TASK DESCRIPTION ->
Below is a block of data; give all of it again word for word.

COLLECTED MATERIAL ->
- - -
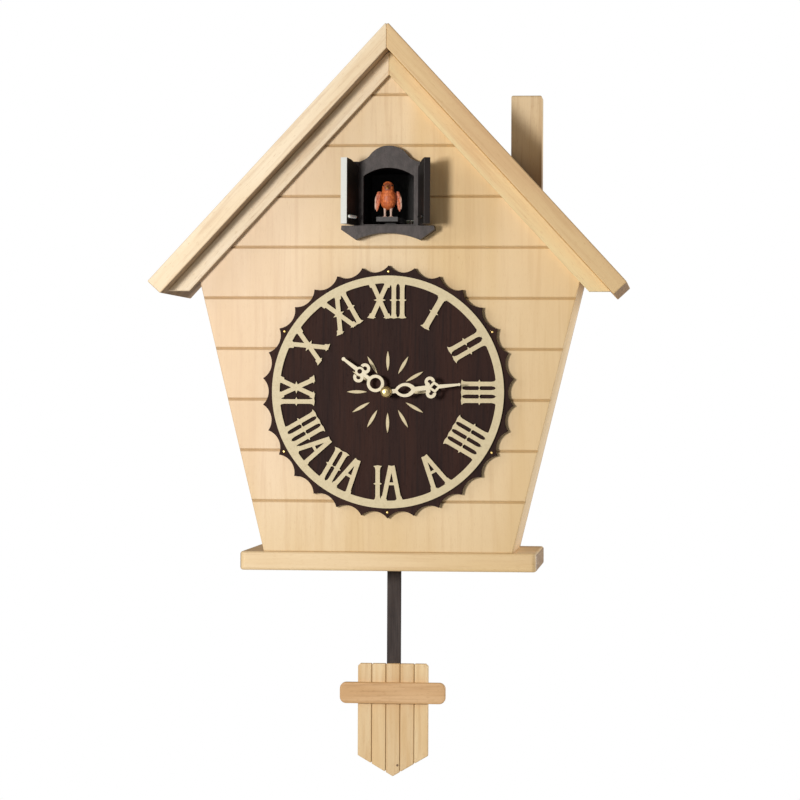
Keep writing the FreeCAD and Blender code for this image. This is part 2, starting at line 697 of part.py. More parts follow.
MOTION_DISTANCE = M_CANNON * (CANNON_TEETH + MINUTE_WHEEL_TEETH) / 2
M_HOUR = 2 * MOTION_DISTANCE / (MINUTE_PINION_TEETH + HOUR_TEETH)


def polar(x, z, distance, degrees):
    a = math.radians(degrees)
    return x + distance * math.cos(a), z + distance * math.sin(a)


MOTION_XZ = polar(0, DIAL_Z, MOTION_DISTANCE, MOTION_ANGLE)
THIRD_XZ = polar(0, DIAL_Z, M_TRAIN * (CENTRE_TEETH + THIRD_PINION_TEETH) / 2, THIRD_ANGLE)
SECONDS_XZ = polar(THIRD_XZ[0], THIRD_XZ[1], M_TRAIN * (THIRD_TEETH + SECONDS_PINION_TEETH) / 2, SECONDS_ANGLE)
LAYER_A = (Y_CASE_IN + 0.6, Y_CASE_IN + 2.0)
LAYER_B = (Y_CASE_IN + 2.6, Y_CASE_IN + 4.0)
LAYER_C = (Y_CASE_IN + 5.0, Y_CASE_IN + 6.2)
LAYER_D = (Y_CASE_IN + 7.4, Y_CASE_IN + 8.6)
LAYER_E = (Y_CASE_IN + 9.6, Y_CASE_IN + 10.6)
PINION_OVERLAP = 0.4       # a pinion's teeth beyond its wheel's
KNOB_SEAT = Y_COVER_IN + COVER_T + 5.0


def minute_arbor():
    arbor = rod_y(0, DIAL_Z, ARBOR_END, Y_COVER_IN - GAP, ARBOR_R)
    spare = PINION_OVERLAP / 2
    cannon = gear(CANNON_TEETH, M_CANNON, 0, DIAL_Z, LAYER_B[0] - spare, LAYER_B[1] + spare, MOTION_ANGLE)
    centre = gear(CENTRE_TEETH, M_TRAIN, 0, DIAL_Z, LAYER_C[0], LAYER_C[1], THIRD_ANGLE)
    return join([arbor, cannon, centre])


def hour_wheel():
    half = 180.0 / HOUR_TEETH
    wheel = gear(HOUR_TEETH, M_HOUR, 0, DIAL_Z, LAYER_A[0], LAYER_A[1], MOTION_ANGLE + half)
    tube = rod_y(0, DIAL_Z, TUBE_END, LAYER_A[1], TUBE_R)
    return join([wheel, tube]).cut(rod_y(0, DIAL_Z, TUBE_END - 1, LAYER_A[1] + 1, ARBOR_R + RUN))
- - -
OUTPUT FOR THIS TASK ->
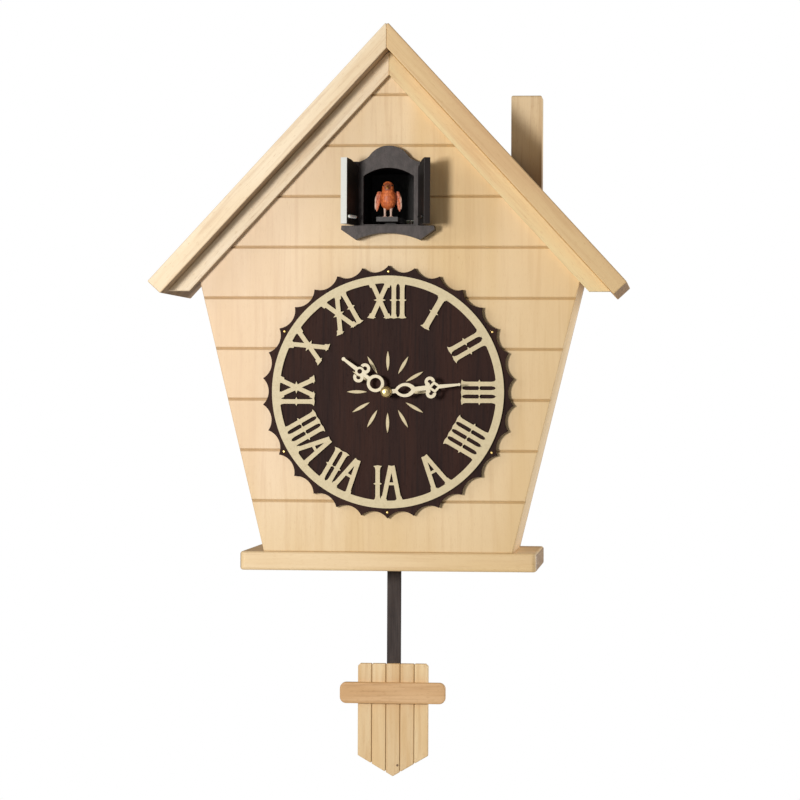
Keep writing the FreeCAD and Blender code for this image. This is part 2, starting at line 697 of part.py. More parts follow.
MOTION_DISTANCE = M_CANNON * (CANNON_TEETH + MINUTE_WHEEL_TEETH) / 2
M_HOUR = 2 * MOTION_DISTANCE / (MINUTE_PINION_TEETH + HOUR_TEETH)


def polar(x, z, distance, degrees):
    a = math.radians(degrees)
    return x + distance * math.cos(a), z + distance * math.sin(a)


MOTION_XZ = polar(0, DIAL_Z, MOTION_DISTANCE, MOTION_ANGLE)
THIRD_XZ = polar(0, DIAL_Z, M_TRAIN * (CENTRE_TEETH + THIRD_PINION_TEETH) / 2, THIRD_ANGLE)
SECONDS_XZ = polar(THIRD_XZ[0], THIRD_XZ[1], M_TRAIN * (THIRD_TEETH + SECONDS_PINION_TEETH) / 2, SECONDS_ANGLE)
LAYER_A = (Y_CASE_IN + 0.6, Y_CASE_IN + 2.0)
LAYER_B = (Y_CASE_IN + 2.6, Y_CASE_IN + 4.0)
LAYER_C = (Y_CASE_IN + 5.0, Y_CASE_IN + 6.2)
LAYER_D = (Y_CASE_IN + 7.4, Y_CASE_IN + 8.6)
LAYER_E = (Y_CASE_IN + 9.6, Y_CASE_IN + 10.6)
PINION_OVERLAP = 0.4       # a pinion's teeth beyond its wheel's
KNOB_SEAT = Y_COVER_IN + COVER_T + 5.0


def minute_arbor():
    arbor = rod_y(0, DIAL_Z, ARBOR_END, Y_COVER_IN - GAP, ARBOR_R)
    spare = PINION_OVERLAP / 2
    cannon = gear(CANNON_TEETH, M_CANNON, 0, DIAL_Z, LAYER_B[0] - spare, LAYER_B[1] + spare, MOTION_ANGLE)
    centre = gear(CENTRE_TEETH, M_TRAIN, 0, DIAL_Z, LAYER_C[0], LAYER_C[1], THIRD_ANGLE)
    return join([arbor, cannon, centre])


def hour_wheel():
    half = 180.0 / HOUR_TEETH
    wheel = gear(HOUR_TEETH, M_HOUR, 0, DIAL_Z, LAYER_A[0], LAYER_A[1], MOTION_ANGLE + half)
    tube = rod_y(0, DIAL_Z, TUBE_END, LAYER_A[1], TUBE_R)
    return join([wheel, tube]).cut(rod_y(0, DIAL_Z, TUBE_END - 1, LAYER_A[1] + 1, ARBOR_R + RUN))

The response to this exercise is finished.